Please set down exactly the lines of the listing below from the line containing "mesh.name = name;" through the line containing "for node in", both lines included, leaving out all other lines.

※

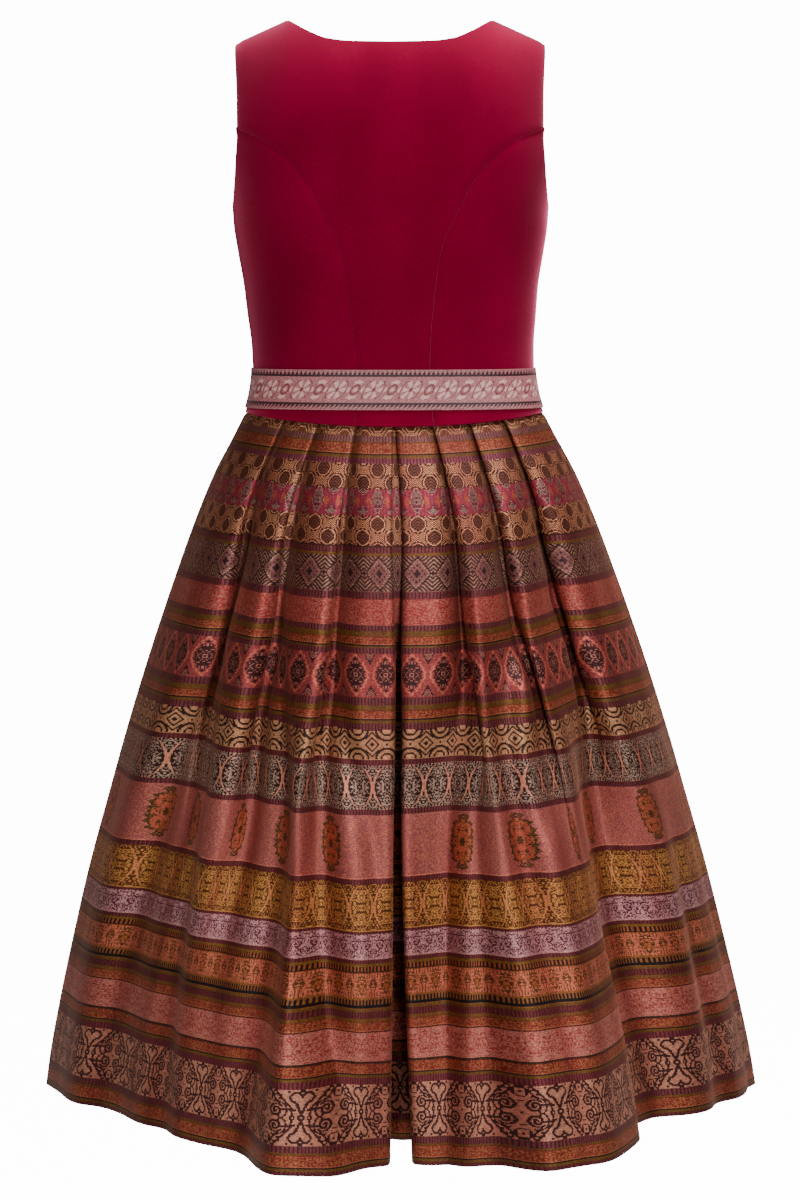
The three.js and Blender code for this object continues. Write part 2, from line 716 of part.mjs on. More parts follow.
// Materials
const velvet = new THREE.MeshStandardMaterial({
  color: COLOURS.velvet,
  roughness: 0.9,
  metalness: 0,
});
const ribbon = new THREE.MeshStandardMaterial({
  color: COLOURS.ribbon,
  roughness: 0.6,
  metalness: 0,
});
const jacquard = new THREE.MeshStandardMaterial({
  color: COLOURS.skirt,
  roughness: 0.65,
  metalness: 0,
});

const dirndl = new THREE.Group();
function addPiece(name, geometry, material) {
  const mesh = new THREE.Mesh(geometry, material);
  mesh.name = name;
  dirndl.add(mesh);
}

addPiece("bodice_back", backPanel(), velvet);
for (const side of SIDES) {
  addPiece(`bodice_side_back_${side.name}`, sidePanel("back", side.sign), velvet);
  addPiece(`bodice_side_front_${side.name}`, sidePanel("front", side.sign), velvet);
  addPiece(`bodice_front_${side.name}`, frontPanel(side.sign), velvet);
}
addPiece("belt_ribbon", belt(), ribbon);
addPiece("skirt_back", skirtPanel("back"), jacquard);
addPiece("skirt_front", skirtPanel("front"), jacquard);

export default dirndl;
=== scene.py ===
import math

import bpy
import numpy as np
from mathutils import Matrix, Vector


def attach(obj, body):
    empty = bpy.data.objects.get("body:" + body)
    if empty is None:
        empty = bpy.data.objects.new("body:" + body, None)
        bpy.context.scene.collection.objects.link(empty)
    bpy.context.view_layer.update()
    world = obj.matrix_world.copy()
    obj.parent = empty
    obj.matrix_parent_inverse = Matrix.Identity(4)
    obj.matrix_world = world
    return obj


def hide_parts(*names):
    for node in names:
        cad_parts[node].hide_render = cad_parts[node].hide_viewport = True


# A sleeveless dirndl seen from behind: velvet bodice, jacquard ribbon belt, pleated jacquard skirt.
# The shapes repeat the CAD part's tables in millimetres and are turned into metres at the end.
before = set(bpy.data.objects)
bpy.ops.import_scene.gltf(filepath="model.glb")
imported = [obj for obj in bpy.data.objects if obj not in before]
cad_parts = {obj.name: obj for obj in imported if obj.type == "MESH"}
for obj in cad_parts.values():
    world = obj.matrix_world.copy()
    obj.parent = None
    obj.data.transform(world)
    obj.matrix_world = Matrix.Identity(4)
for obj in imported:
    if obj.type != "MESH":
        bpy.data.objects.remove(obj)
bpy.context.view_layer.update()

MM = 0.001
FACING = {"back": -1, "front": 1}
SIDES = {"left": -1, "right": 1}

# ---- geometry
VELVET_WALL = 1.5
SKIRT_WALL = 1.2
RIBBON_WALL = 1.1
WAIST_SEAM_SIDE_Z = -390
WAIST_SEAM_DIP = 11
WAIST_HALF_WIDTH = 151
PRINCESS_FOOT_Z = -400
BELT_TOP_Z = -346
BELT_BOTTOM_Z = -385.5
BELT_GAP = 0.6
NECK_HALF_WIDTH = 101.5
SHOULDER_SLOPE = 0.452
NAPE_RISE = 10
SHOULDER_TIP_Z = -22
SHOULDER_ROUND = {"back": 120, "front": 150}
BUST_X, BUST_Z, BUST_OUT, BUST_WIDE, BUST_HIGH = 80, -232, 13, 46, 62
TORSO_POWER = 2.3
LEAN = [(-1080, 11), (-840, 8), (-560, 6), (-370, 4), (-250, 1), (0, 0)]
# z, half of the width, depth behind, depth before
TORSO = [
    (-403, 154, 96, 105), (-390, 149, 92, 101), (-368, 143, 85, 96), (-346, 140.5, 81, 94),
    (-323, 141, 80, 95), (-293, 144, 82, 102), (-263, 147, 85, 110), (-233, 152, 89, 114),
    (-203, 156.5, 93, 114), (-188, 157.5, 95, 113), (-170, 159.5, 96, 111), (-150, 162, 96, 109),
    (-128, 165, 95, 106), (-98, 167, 92, 100), (-60, 168, 88, 88), (12, 168, 84, 74),
]
ARMHOLE_FOOT_Z = {"back": -108, "front": -112}
# z, x of the panel's outer edge
EDGE = {
    "back": [
        (-403, 39), (-385, 37.5), (-345, 36), (-315, 38), (-287, 41), (-247, 46.5), (-222, 52), (-204, 60),
        (-177, 74), (-157, 86), (-138.5, 103), (-122.5, 124), (-108, 152.5), (-80, 152.7), (-50, 154),
        (-30, 155), (-20, 155),
    ],
    "front": [
        (-403, 62), (-345, 60), (-300, 69), (-260, 80), (-232, 86), (-205, 92), (-175, 103), (-150, 116),
        (-130, 129), (-112, 143), (-85, 143), (-60, 146.5), (-45, 150.5), (-30, 155), (-20, 155),
    ],
}
# part of the way from the princess seam to the side seam, z
UNDERARM = {
    "back": [(0, -108), (0.05, -128), (0.21, -150), (0.44, -170), (0.68, -182), (1, -188)],
    "front": [(0, -112), (0.08, -130), (0.23, -149), (0.48, -170), (0.69, -182), (1, -188)],
}
# x, z
NECK = {
    "back": [(0, -24.5), (40, -23.5), (62, -20.5), (80, -13), (92, -6), (101.5, 0)],
    "front": [
        (0, -128), (29, -126), (53, -117), (70, -101), (81, -79), (89, -52), (95, -25), (101.5, 0),
    ],
}
# z, half, back, front, power
SKIRT = [
    (-390, 148, 92, 101, 2.25), (-405, 155.5, 101, 110, 2.2), (-420, 163.5, 111, 119, 2.15),
    (-450, 179.5, 131, 137, 2.1), (-500, 200.5, 157, 161, 2.05), (-560, 222.5, 184, 187, 2.0),
    (-630, 246.5, 213, 214, 1.9), (-700, 268.5, 240, 239, 1.85), (-770, 288.5, 265, 262, 1.8),
    (-840, 308, 289, 284, 1.75), (-910, 325, 310, 303, 1.7), (-980, 341, 329, 321, 1.65),
    (-1030, 351, 342, 332, 1.6), (-1063, 356, 348, 338, 1.6),
]
SKIRT_TOP_Z, SKIRT_LENGTH = -390, 673
HEM = {
    "back": [
        (0, -1082), (4, -1082), (15, -1079), (30, -1073), (45, -1065), (65, -1063), (90, -1066),
    ],
    "front": [(0, -1074), (30, -1072), (60, -1065), (90, -1066)],
}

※

** CORRECT RESULT **
  mesh.name = name;
  dirndl.add(mesh);
}

addPiece("bodice_back", backPanel(), velvet);
for (const side of SIDES) {
  addPiece(`bodice_side_back_${side.name}`, sidePanel("back", side.sign), velvet);
  addPiece(`bodice_side_front_${side.name}`, sidePanel("front", side.sign), velvet);
  addPiece(`bodice_front_${side.name}`, frontPanel(side.sign), velvet);
}
addPiece("belt_ribbon", belt(), ribbon);
addPiece("skirt_back", skirtPanel("back"), jacquard);
addPiece("skirt_front", skirtPanel("front"), jacquard);

export default dirndl;
=== scene.py ===
import math

import bpy
import numpy as np
from mathutils import Matrix, Vector


def attach(obj, body):
    empty = bpy.data.objects.get("body:" + body)
    if empty is None:
        empty = bpy.data.objects.new("body:" + body, None)
        bpy.context.scene.collection.objects.link(empty)
    bpy.context.view_layer.update()
    world = obj.matrix_world.copy()
    obj.parent = empty
    obj.matrix_parent_inverse = Matrix.Identity(4)
    obj.matrix_world = world
    return obj


def hide_parts(*names):
    for node in names:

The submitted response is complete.